Princeton Hydro confirmed through impoundment probing and bathymetric survey that the impoundment contained significant quantities of impounded sediments that had become densely vegetated as scrub-shrub vegetation. Sediment management and wetland impacts became driving factors in the project design and regulatory process. Princeton Hydro coordinated with CT DEEP Planning and Standards Division to develop and approve a sediment sampling plan that included multiple samples throughout the site as well as downstream and upstream.

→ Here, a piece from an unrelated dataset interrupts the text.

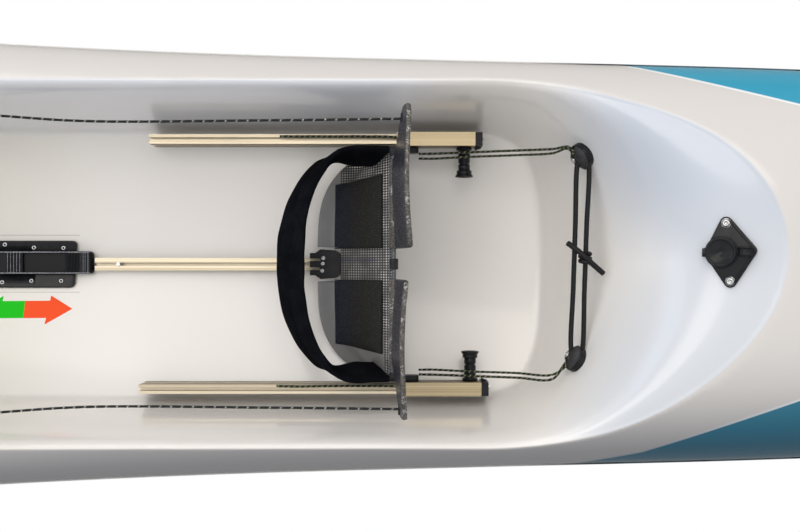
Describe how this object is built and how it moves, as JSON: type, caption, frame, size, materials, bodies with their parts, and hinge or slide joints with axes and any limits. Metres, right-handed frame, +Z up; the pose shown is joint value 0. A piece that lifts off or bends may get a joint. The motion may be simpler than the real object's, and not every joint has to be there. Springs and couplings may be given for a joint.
{
  "type": "surfski",
  "caption": "Surfski with a moulded footwell, sliding footboard with tiller pedals, foot strap, self-bailer, drain plug and kick-up rudder.",
  "frame": {"origin": "middle of the flat keel line at its underside, half way between bow and stern of the hull", "axes": "+X to the bow, +Y to port, +Z up"},
  "size_m": [5.86, 0.5294, 0.3739],
  "materials": {
    "gelcoat": "polished white gelcoat",
    "hull": "polished gelcoat, white aft and turquoise at the bow",
    "champagne": "champagne anodised, satin",
    "steel": "stainless steel, fine brushed",
    "black": "black moulded nylon, satin",
    "carbon": "clear-coated carbon honeycomb laminate",
    "rubber": "black rubber, matt",
    "cord": "braided cord, black with pale flecks",
    "fabric": "padded knit-faced neoprene",
    "foam": "closed-cell foam",
    "plug": "black moulded nylon, gloss"
  },
  "bodies": {
    "boat": {"hull_shell": "hull", "deck_shell": "gelcoat", "centre_rail": "champagne", "centre_rail_screw": "steel", "bailer_plate": "black", "bailer_duct": "black", "bungee_loop": "cord", "drain_base": "black", "drain_tether": "rubber", "rudder_bracket": "steel", "stern_bulkhead": "foam", "bow_bulkhead": "foam", "bow_carry_handle": "rubber", "stern_carry_handle": "rubber", "port_side_rail": "champagne", "port_rail_end_cap": "black", "port_end_cap_screw": "steel", "port_turning_block": "black", "port_block_hood": "black", "port_block_screw": "steel", "port_forward_cord": "cord", "port_steering_line": "cord", "port_rear_steering_line": "cord", "port_line_conduit": "black", "starboard_side_rail": "champagne", "starboard_rail_end_cap": "black", "starboard_end_cap_screw": "steel", "starboard_turning_block": "black", "starboard_block_hood": "black", "starboard_block_screw": "steel", "starboard_forward_cord": "cord", "starboard_steering_line": "cord", "starboard_rear_steering_line": "cord", "starboard_line_conduit": "black"},
    "board": {"footboard": "carbon", "heel_carriage": "black", "pedal_hinge_rod": "steel", "foot_strap": "fabric", "port_heel_pad": "rubber", "starboard_heel_pad": "rubber", "port_slider": "champagne", "starboard_slider": "champagne", "port_pin_barrel": "black", "starboard_pin_barrel": "black", "port_pin_spring": "steel", "starboard_pin_spring": "steel", "port_cord_tail": "cord", "starboard_cord_tail": "cord"},
    "port_pedal_body": {"port_pedal": "carbon"},
    "starboard_pedal_body": {"starboard_pedal": "carbon"},
    "port_pull": {"port_pull_knob": "black"},
    "starboard_pull": {"starboard_pull_knob": "black"},
    "handle": {"bailer_handle": "rubber"},
    "flap": {"bailer_flap": "black"},
    "plug": {"drain_plug": "plug"},
    "rudder": {"rudder_shaft": "steel", "rudder_head": "black", "rudder_pivot_bolt": "steel"},
    "blade": {"rudder_blade": "carbon"}
  },
  "joints": [
    {"name": "footboard_slide", "type": "slide", "parent": "boat", "child": "board", "axis": [1, 0, 0], "range_m": [-0.208, 0], "deforming": ["port_steering_line", "port_forward_cord", "starboard_steering_line", "starboard_forward_cord"]},
    {"name": "port_pedal_tilt", "type": "hinge", "parent": "board", "child": "port_pedal_body", "pos_m": [0.538, 0, 0.1982], "axis": [0, 1, 0], "range_deg": [-20, 20]},
    {"name": "starboard_pedal_tilt", "type": "hinge", "parent": "board", "child": "starboard_pedal_body", "pos_m": [0.538, 0, 0.1982], "axis": [0, 1, 0], "range_deg": [-20, 20]},
    {"name": "port_pin_pull", "type": "slide", "parent": "board", "child": "port_pull", "axis": [0, -1, 0], "range_m": [0, 0.006], "stiffness_N_per_m": 400, "springref_m": -0.008, "deforming": ["port_pin_spring"]},
    {"name": "starboard_pin_pull", "type": "slide", "parent": "board", "child": "starboard_pull", "axis": [0, 1, 0], "range_m": [0, 0.006], "stiffness_N_per_m": 400, "springref_m": -0.008, "deforming": ["starboard_pin_spring"]},
    {"name": "bailer_slide", "type": "slide", "parent": "boat", "child": "handle", "axis": [1, 0, 0], "range_m": [-0.035, 0]},
    {"name": "bailer_flap_swing", "type": "hinge", "parent": "boat", "child": "flap", "pos_m": [0.1122, 0, 0.0025], "axis": [0, -1, 0], "range_deg": [0, 20]},
    {"name": "drain_plug_turn", "type": "hinge", "parent": "boat", "child": "plug", "pos_m": [0.877, 0.011, 0.29359], "axis": [-0.318, -0.0028, 0.9481], "range_deg": [0, 720]},
    {"name": "rudder_yaw", "type": "hinge", "parent": "boat", "child": "rudder", "pos_m": [-2.775, 0, 0.15], "axis": [0, 0, 1], "range_deg": [-30, 30], "deforming": ["port_rear_steering_line", "starboard_rear_steering_line"]},
    {"name": "rudder_kick", "type": "hinge", "parent": "rudder", "child": "blade", "pos_m": [-2.815, 0, 0.19], "axis": [0, -1, 0], "range_deg": [0, 90]}
  ],
  "couplings": [
    {"joint": "port_pedal_tilt", "follows": "rudder_yaw", "ratio": -0.6667},
    {"joint": "starboard_pedal_tilt", "follows": "rudder_yaw", "ratio": 0.6667}
  ]
}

Results indicated some elevated contaminant levels in some areas. Princeton Hydro developed a sediment management plan and construction sequence, informed by the sediment analysis that balanced active sediment management and passive river restoration. The design entailed excavation of a portion of the sediment prone to mobilization that was then replaced, stabilized, and vegetated on-site.
Princeton Hydro coordinated closely with CFE/STS to negotiate with US Army Corps of Engineers and CT DEEP regulatory divisions to minimize impacts to wetland resources as much as practicable, protect downstream water quality, restore river and riparian functions to the site, and stay within grant cost limits. RiverLogic Solutions provided construction services, and Princeton Hydro provided construction supervision to remove the dam within budget and on schedule in 2015. Since removal, the site has undergone a gradual transition in vegetation but remains a vibrant stream-floodplain wetland complex.